Bu noktada Citrix teknolojisi deyim yerindeyse hayat kurtarıyor: Aerodinamik deney tünelindeki tüm kontrol odaları, Citrix Virtual Apps and Desktops ile sanallaştırılıyor. Bu da, takımların aynı fiziksel alanı paylaşırken tamamen ayrı dijital ortamlarda çalışmasına olanak tanıyor. Bu noktada Citrix Workspace, her iki takımında test oturumları arasında kolaylıkla geçiş yapmasını sağlıyor. Red Bull Racing Honda ve Scuderia Alpha Tauri verileri, birbirinden ayrı olarak güvenli bir şekilde saklanıyor. Her iki takımda sistemler arasında hızlı bir şekilde geçiş yapabiliyor. Böylelikle, kesinti süreleri en aza indirilirken değerli zamandan tasarruf ediliyor.
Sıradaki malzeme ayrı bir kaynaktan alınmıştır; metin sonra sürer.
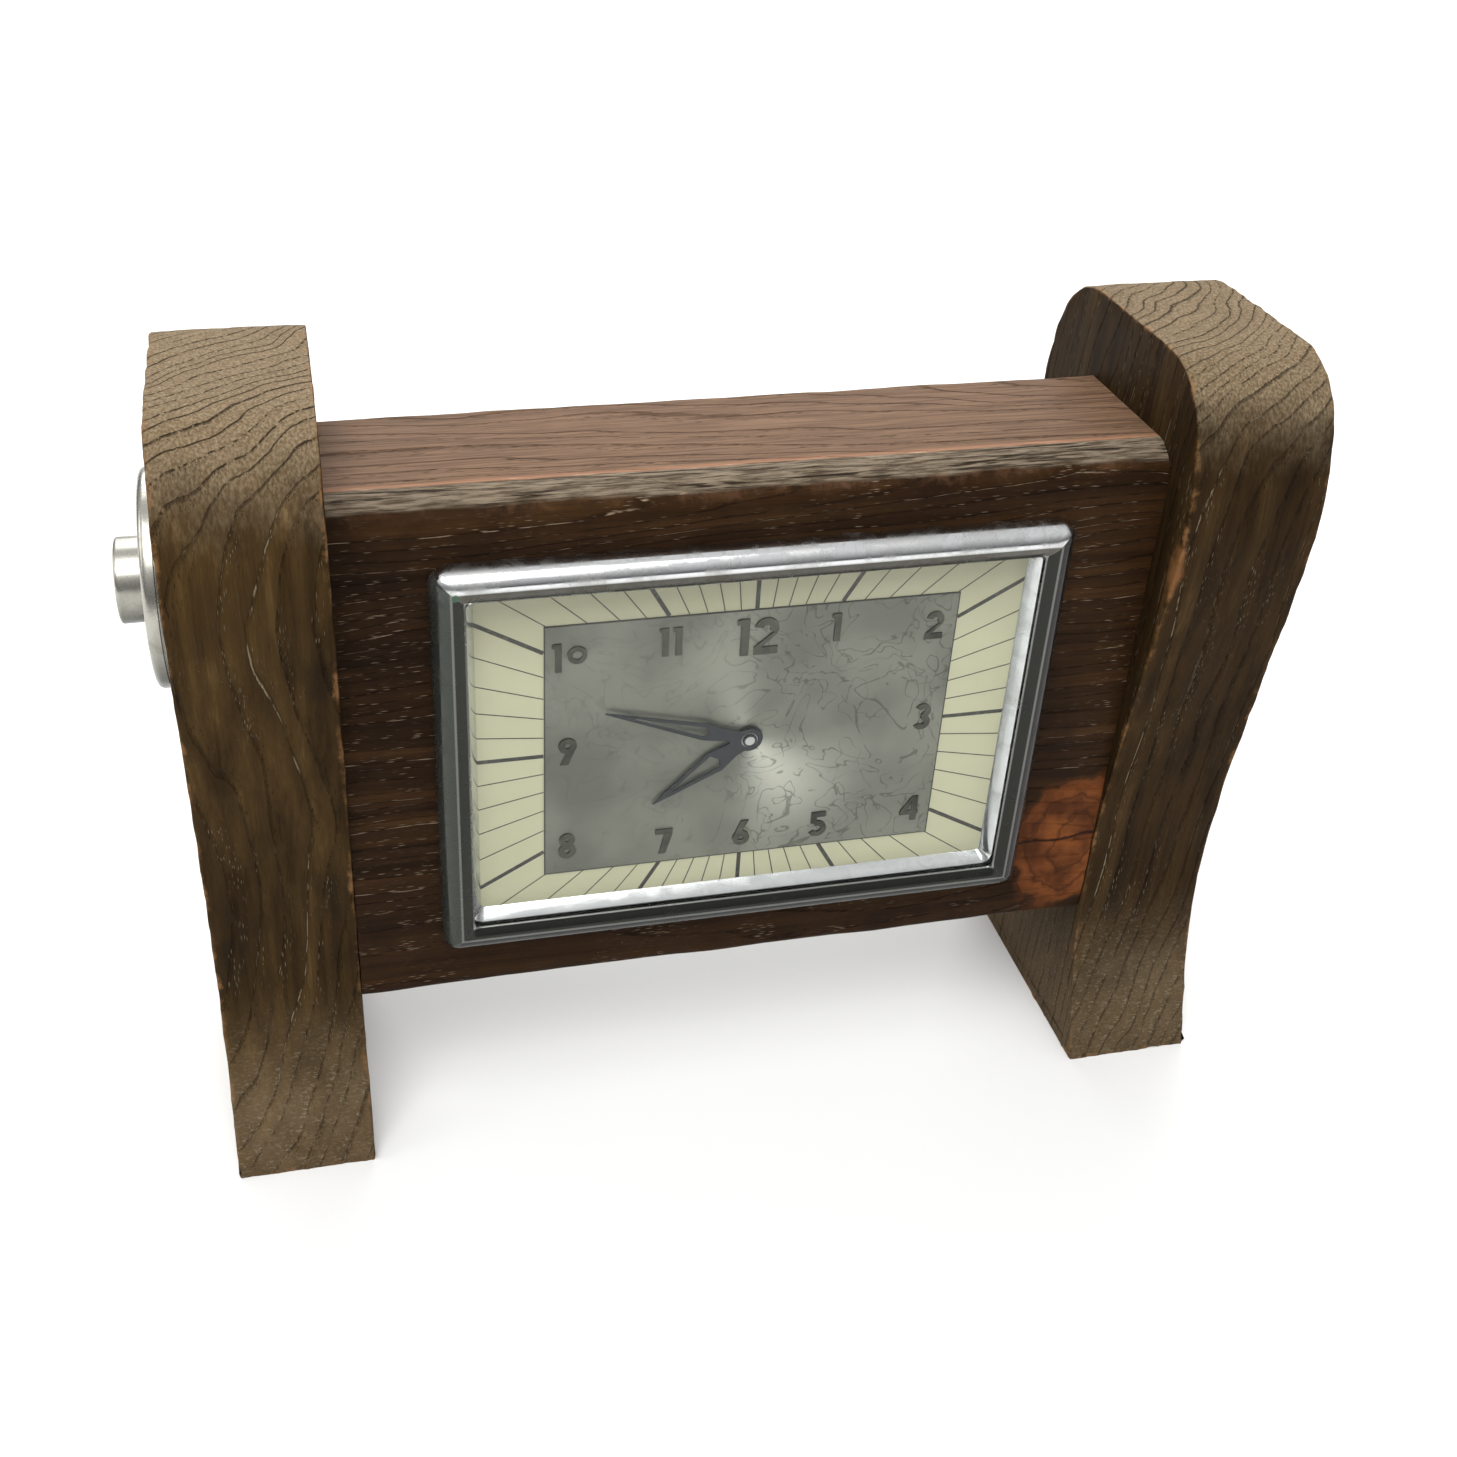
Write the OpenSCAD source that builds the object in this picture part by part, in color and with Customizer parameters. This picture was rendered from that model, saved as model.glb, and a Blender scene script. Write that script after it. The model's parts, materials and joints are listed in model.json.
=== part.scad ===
// Mantel clock: a wooden clock body carried between two shaped side slabs.
// Millimetres, +Z up, the dial faces -Y. The origin is on the floor, under the middle of the case.
// Between the slabs sits a spring-driven lever movement, wound and set from the back.

/* [Side slabs] */
// Thickness of each side slab
slab_t = 35; // [24:0.5:46]
// Depth of a slab at its foot
slab_d = 85; // [70:0.5:110]
// Height of the slabs
slab_h = 206; // [170:1:260]
// How far the waist of a slab is cut in, front and back
waist_in = 12; // [4:0.5:16]
// Height of the narrowest point of the waist
waist_z = 58; // [45:1:72]
// How far the shoulder stays behind the foot line
shoulder_in = 0.7; // [0:0.1:3]
// Distance from the top down to the fullest point of the shoulder
shoulder_drop = 41; // [30:1:50]
// How far the soft top corner reaches over the top
crown_run = 26; // [16:1:32]

/* [Body] */
// Length of the body between the slabs
body_l = 195; // [160:1:240]
// Height of the body
body_h = 139; // [130:1:170]
// Depth of the body
body_d = 46; // [46:0.5:80]
// Distance from the slabs' foot line back to the body's front
body_front_in = 12.5; // [8:0.5:20]
// Distance from the slabs' top down to the body's top
body_drop = 21; // [12:1:40]
// Rounding of the body's front top edge
body_edge_r = 8; // [3:0.5:12]
// Rounding of the body's other long edges
body_soft_r = 2; // [1:0.5:5]

/* [Joinery and roundels] */
// Radius of the wooden dowels
dowel_r = 5; // [3:0.5:7]
// Length of the wooden dowels
dowel_l = 40; // [24:1:56]
// Radius of the threaded side studs
stud_r = 4; // [2.5:0.5:5]
// Distance from the body's top down to the side studs
stud_drop = 30; // [26:1:40]
// Radius of the round nickel plates on the slabs
rosette_r = 25.5; // [18:0.5:30]
// Thickness of the round nickel plates
rosette_t = 5; // [2.5:0.1:8]
// Radius of the round cap nuts
cap_r = 10; // [7:0.5:13]
// How far a cap nut stands out of its plate
cap_l = 7; // [3.5:0.5:9]

/* [Bezel and glass] */
// Sideways place of the clock insert in the body
insert_x = -1; // [-4:0.5:4]
// Width of the bezel
bezel_w = 151.5; // [142:0.5:156]
// Height of the bezel
bezel_h = 108.4; // [104:0.2:118]
// How far the bezel's ridge stands out of the body
bezel_rise = 6.2; // [5.6:0.1:9]
// Distance from the bezel's outer edge to its ridge
ridge_in = 4.5; // [3.5:0.1:5.2]
// Distance from the bezel's outer edge to its opening
lip_in = 7.7; // [6.8:0.1:8.6]
// Drop from the ridge to the lip
lip_drop = 1.2; // [0.6:0.1:1.6]
// Rounding of the bezel's corners in the face
bezel_corner_r = 5; // [2:0.5:8]
// Thickness of the glass
glass_t = 1.6; // [1:0.1:2]

/* [Dial and hands] */
// Width of the silvered centre plate
centre_w = 100; // [90:1:112]
// Height of the silvered centre plate
centre_h = 72; // [66:1:80]
// Height of the large numeral
numeral_big = 10; // [8:0.5:11]
// Height of the other numerals
numeral_small = 7.6; // [6:0.2:9]
// Length of the minute hand from the centre
minute_l = 37.5; // [30:0.5:42]
// Length of the hour hand from the centre
hour_l = 28.8; // [22:0.4:33]
// Time shown, in minutes after twelve
time_shown = 468; // [0:1:719]

/* [Movement] */
// Outer radius of the movement's drum
drum_r = 44; // [43:0.5:48]
// Distance between the movement's plates
plate_gap = 22; // [21:0.5:24]
// Thickness of the movement's plates
plate_t = 1.5; // [1:0.1:2]
// Radius of the train pivots
pivot_r = 0.6; // [0.4:0.1:0.8]
// Module of the going barrel's teeth
barrel_m = 0.5; // [0.45:0.01:0.51]
// Module of the centre wheel's teeth
centre_m = 0.4; // [0.36:0.01:0.42]
// Module of the third wheel's teeth
third_m = 0.35; // [0.32:0.01:0.37]
// Module of the fourth wheel's teeth
fourth_m = 0.3; // [0.28:0.01:0.32]
// Radius of the balance wheel
balance_r = 7.5; // [6:0.5:8]
// Radius of the hand-setting knob
knob_r = 6.5; // [5:0.5:8]
// Width of the winding key's wings
key_w = 26; // [20:1:30]

/* [Hidden] */
$fn = 64;

// Fits: radial clearance of a glued or seated piece, of a running pivot and of a loose piece.
seat = 0.02;
running = 0.05;
loose = 0.5;
past = 1;

// Case places.
body_z = slab_h - body_drop - body_h;
body_y = body_front_in - slab_d / 2;
insert_z = body_z + body_h / 2;
stud_z = body_z + body_h - stud_drop;
dowel_z = body_z + body_h * 0.14;
insert_bore_l = 24;
insert_wall = 3;
cap_bore_l = 3.2;
plate_round = 1.6;
nut_groove = 1.6;
rim_groove = 3.6;
groove_r = 0.55;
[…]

Red Bull Racing Honda’da Aerodinamik Sistem Geliştirme Başkanı olan George Trigg, şöyle konuştu: “F1, maliyet konusunda kontrol sağlamak için takımların aerodinamik deney tünellerindeki testler için harcayacağı süreyi katı bir şekilde kısıtlıyor. Bu nedenle kendi takımımız ve Scuderia Alpha Tauri arasında olan tesis kullanım sürecini olağanüstü düzeyde verimli bir şekilde yönetmemiz gerekiyor. Citrix, bize bu konuda verimlilik, çeviklik ve güvenlik sağlıyor.”
Citrix Workspace ile takım, iki farklı altyapıdaki kaynaklara erişim yöntemiyle aynı tesisi ortak olarak kullanabiliyor. Aerodinamik deney sistemi kurulum ve yapılandırma süresini düşürmek de, her bir takımın verimliliğini artırıyor. Bir takım testi tamamlarken takımın mühendislerinin tek yapması gereken, altyapıyla bağlantılarını kesip tesisi boşaltmak oluyor. Böylece tesis, diğer takımın kullanımına hazır hale geliyor. Kurulum için diğer takımın tek yapması gereken, Citrix Workspace’i kendi sanal makinelerine ve uygulamalarına bağlamak. Bu sayede, her bir takımın yapılandırması için ortamın yeniden yapılandırılmasına harcanan süre çok büyük ölçüde düşmüş oluyor.
Red Bull Racing Honda 2021’in kalan dönemi boyunca performansını artırmaya çalışırken Citrix, aerodinamik deney tünellerini kullanarak ve CFD süreçlerini sanal ortamda geliştirerek RB16B’nin potansiyelini açığa çıkarma konusunda hayati bir rol oynuyor.